DIRECTIONS FOR THIS TASK:
Reproduce the material that follows, please, but only from its first line to the line containing "return SCOOP_FLOOR +", inclusive.

GIVEN MATERIAL:
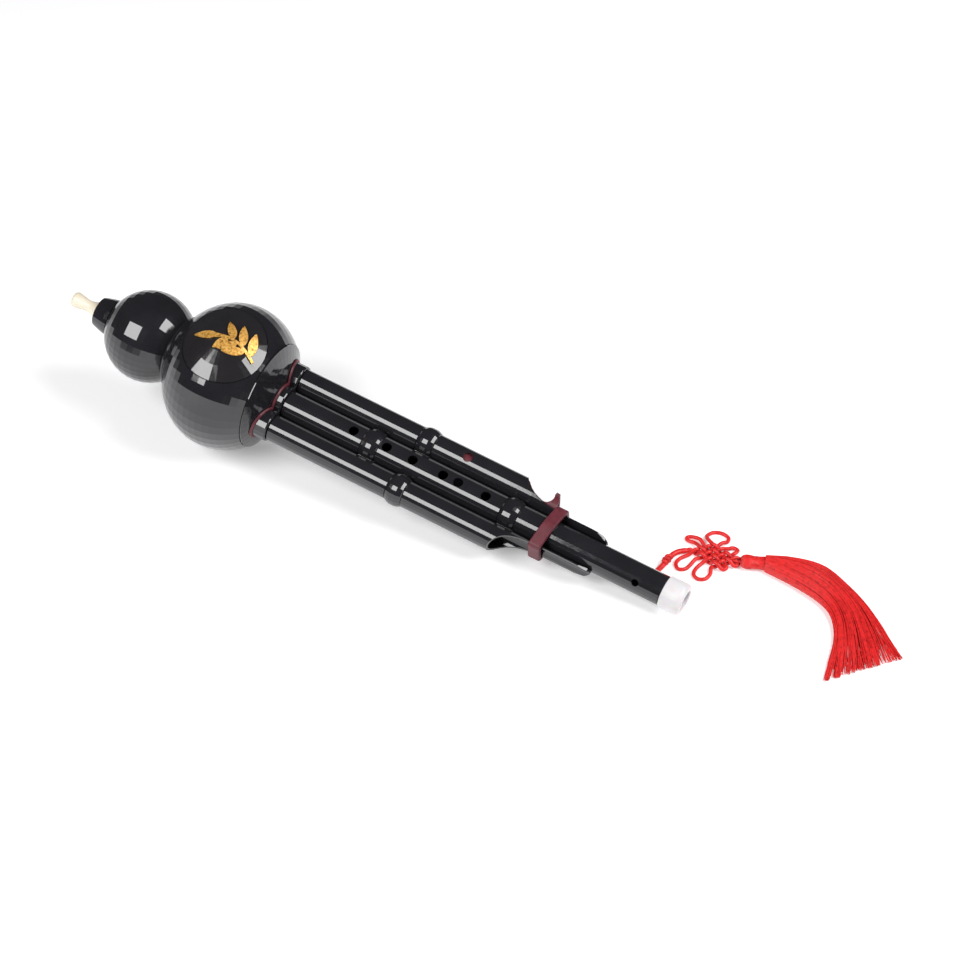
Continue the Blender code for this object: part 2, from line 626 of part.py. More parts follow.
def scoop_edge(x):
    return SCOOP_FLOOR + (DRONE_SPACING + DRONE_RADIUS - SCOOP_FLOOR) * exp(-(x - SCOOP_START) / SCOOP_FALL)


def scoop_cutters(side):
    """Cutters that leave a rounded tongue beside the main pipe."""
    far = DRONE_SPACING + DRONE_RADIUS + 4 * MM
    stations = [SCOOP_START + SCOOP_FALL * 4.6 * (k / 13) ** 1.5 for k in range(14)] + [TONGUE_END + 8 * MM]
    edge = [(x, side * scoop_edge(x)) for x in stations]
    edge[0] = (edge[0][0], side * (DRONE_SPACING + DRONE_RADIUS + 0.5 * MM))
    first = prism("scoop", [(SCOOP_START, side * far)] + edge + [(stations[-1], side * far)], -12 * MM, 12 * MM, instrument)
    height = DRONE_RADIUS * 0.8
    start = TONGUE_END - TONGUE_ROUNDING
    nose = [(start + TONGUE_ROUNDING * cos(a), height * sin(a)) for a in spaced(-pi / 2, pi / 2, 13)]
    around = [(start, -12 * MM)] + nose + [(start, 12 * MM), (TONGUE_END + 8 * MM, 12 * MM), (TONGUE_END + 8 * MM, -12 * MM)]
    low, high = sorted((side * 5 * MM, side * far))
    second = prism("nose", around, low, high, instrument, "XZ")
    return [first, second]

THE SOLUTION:
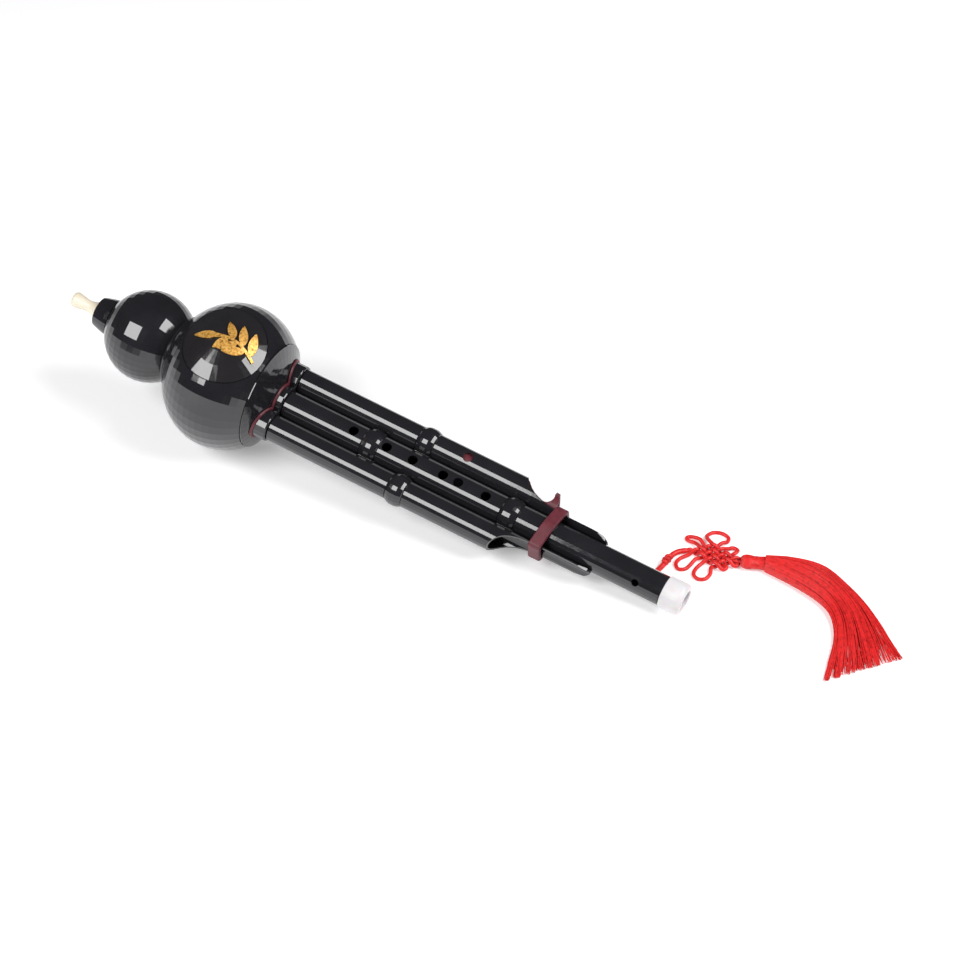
Continue the Blender code for this object: part 2, from line 626 of part.py. More parts follow.
def scoop_edge(x):
    return SCOOP_FLOOR + (DRONE_SPACING + DRONE_RADIUS - SCOOP_FLOOR) * exp(-(x - SCOOP_START) / SCOOP_FALL)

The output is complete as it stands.